The main entrance to Nagarjun Hill is at Phulbari, located 2km north of Balaju on the road to Trisuli Bazaar. The reserve is part of Shivapuri National Park and is one of the last undamaged areas of woodland in the valley, providing a home for many species of bird and animal.

Due to a rather unfortunate incident that happened in 2005, foreign travellers are now forbidden to hike in the park without a guide. The entry fee plus the cost of a guide doesn’t make a visit cheap but the views at the summit are, on a clear day, wide and worthwhile.

The 6km hiking route (around 3 hours return) up to the 2095m summit is very straightforward; if it were not compulsory, a guide would not be necessary. It’s also possible to reach the top by vehicle on a winding paved road.

The site is a popular Buddhist pilgrimage site; at the summit there’s a small white stupa and a shrine to Padmasambhava, covered in fluttering prayer flags. The viewing tower offers an extensive mountain panorama, stretching from the Annapurnas to Langtang Lirung; a plaque identifies the peaks. Views over the Kathmandu valley are also impressive.



Budhanilkantha is a Hindu pilgrimage site that attracts many devotees; the focal point is a large reclining statue of Vishnu as Narayan, who slumbers on the coils of Ananta – the 11-headed snake god who symbolises eternity. Only Hindus can approach the statue to leave offerings but visitors can view the figure through the fence that surrounds the sacred water tank on which the statue rests.

The 5m-long Licchavi-style image was created in the 7th or 8th Century from one monumental piece of black stone; devotees then hauled it to its present location from outside the valley. Narayan holds one of the four symbols of Vishnu in each hand: a chakra disc (representing the mind), a conch shell (the four elements), a club (primeval knowledge) and a lotus seed (the moving universe).

With few foreign visitors, it’s a great place to soak up the spiritual buzz that is so prominent in Nepal.

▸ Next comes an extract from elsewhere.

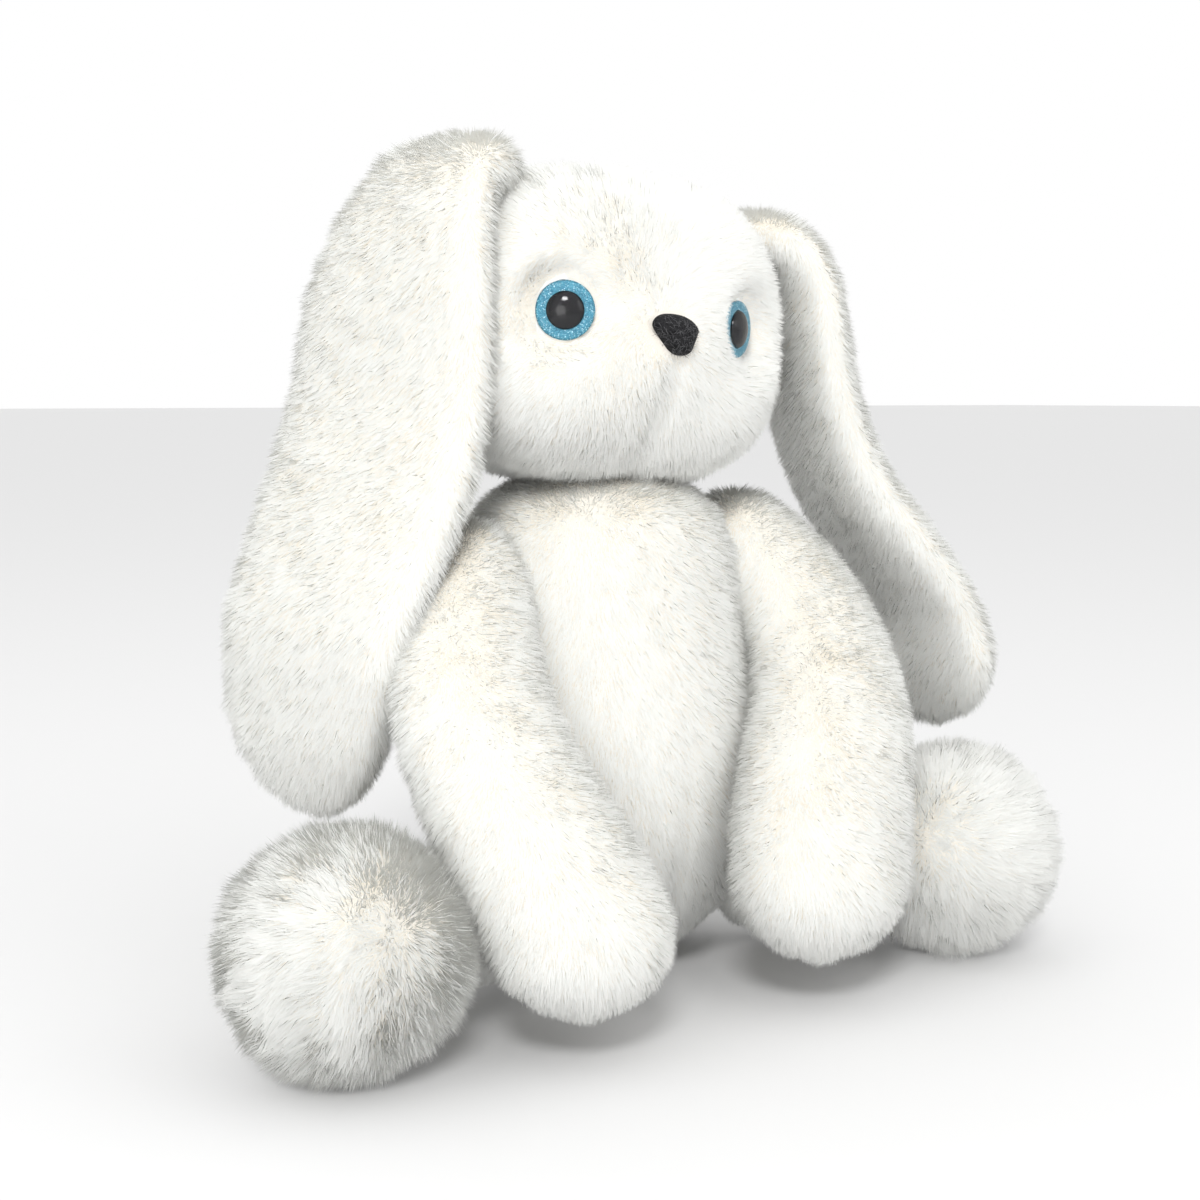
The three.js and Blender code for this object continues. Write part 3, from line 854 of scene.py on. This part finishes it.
def paint_hidden_parts():
    fibrefill = soft_filling("fibrefill", (0.9, 0.9, 0.88), 120.0)
    calico = soft_filling("calico", (0.78, 0.7, 0.55), 700.0)
    plastic, tree, shader = principled("washer_plastic", (0.85, 0.85, 0.82), 0.45)
    tree.links.new(spread(tree, noise(tree, 200.0), 0.35, 0.55), shader.inputs["Roughness"])
    finishes = {"stuffing": fibrefill, "pellet": calico, "washer": plastic}
    for name, packed in frame["nodes"].items():
        for word, material in finishes.items():
            if word in name:
                packed.data.materials.clear()
                packed.data.materials.append(material)


# ---------------------------------------------------------------- studio
LIT = (0, -0.02, 0.15)  # what the lamps point at, in metres
# Each lamp as its name, its place in metres, its width in metres and its power in watts.
LIGHTS = [
    ("key", (-0.85, -1.15, 1.45), 0.5, 14),
    ("fill", (0.9, -1.5, 0.9), 1.2, 3),
    ("low", (-1.3, -1.2, 0.35), 0.9, 4),
]


def area_light(name, place, target, size, power):
    data = bpy.data.lights.new(name, "AREA")
    data.shape = "DISK"
    data.size = size
    data.energy = power
    lamp = bpy.data.objects.new(name, data)
    lamp.location = place
    lamp.rotation_mode = "QUATERNION"
    lamp.rotation_quaternion = (Vector(target) - Vector(place)).to_track_quat("-Z", "Y")
    bpy.context.scene.collection.objects.link(lamp)


def studio():
    floor_material, _, _ = principled("pale_floor", (0.78, 0.78, 0.78), 0.9)
    size = 30000
    floor = mesh_piece(
        "floor", np.array([[-size, -size, 0], [size, -size, 0], [size, size, 0], [-size, size, 0]], float),
        np.array([[0, 1, 2, 3]]), floor_material, smooth=False)
    world = bpy.data.worlds.new("studio")
    world.use_nodes = True
    world.node_tree.nodes["Background"].inputs["Color"].default_value = (1, 1, 1, 1)
    world.node_tree.nodes["Background"].inputs["Strength"].default_value = 1.0
    bpy.context.scene.world = world
    bpy.context.scene.view_settings.view_transform = "Standard"
    for name, place, size, power in LIGHTS:
        area_light(name, place, LIT, size, power)


def camera():
    azimuth, elevation, distance = math.radians(-32.43), math.radians(6.36), 0.657
    target = Vector((-0.01136, -0.02112, 0.13707))
    back = Vector((math.sin(azimuth) * math.cos(elevation), -math.cos(azimuth) * math.cos(elevation),
                   math.sin(elevation)))
    data = bpy.data.cameras.new("camera")
    data.sensor_width = 36
    data.lens = 54.97
    eye = bpy.data.objects.new("camera", data)
    eye.location = target + back * distance
    eye.rotation_mode = "QUATERNION"
    eye.rotation_quaternion = (-back).to_track_quat("-Z", "Y")
    bpy.context.scene.collection.objects.link(eye)
    bpy.context.scene.camera = eye


make_torso()
make_head()
for side_name, side_sign in SIDES.items():
    make_ear(side_name, side_sign)
    make_arm(side_name, side_sign)
    make_leg(side_name, side_sign)
make_tail()
make_face_fittings()
paint_hidden_parts()
studio()
camera()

On a busy day butter lamps flicker in the breeze, incense fills the air and devotees swarm around the statue, tossing tika powder and performing ritual offerings.

To reach the site, you can take a taxi or there’s a mini bus that runs from the northern end of Kantipath to the main junction in Budhanilkantha (NRs 30, 35 minutes). Tempos and buses also make the trip from Sundhara and Ratna Park bus station respectively; the shrine is around 100m uphill from the junction.

Narayan Figure, Budhanilkantha

Shivapuri Nagarjun National Park

From Budhanilkantha it’s a wonderful hike up through Shivapuri Nagarjun National Park to Nagi Gompa, a Tibetan nunnery in a peaceful shaded setting. The route up takes around 1.5-2 hours, climbing steadily through pine forest and on open trail; stunning vistas over the valley, clean air and the quiet natural surroundings make the trip wholly worthwhile.

If you are lucky you’ll be able to witness the mesmerising chanting of the nuns at prayer time; around 100 are resident at the complex. You can complete a circuit, returning to Budhanilkantha via the main national park entrance; be aware, however, that you may be asked to show/buy an entrance ticket, which entering the national park via other trekking paths does not entail.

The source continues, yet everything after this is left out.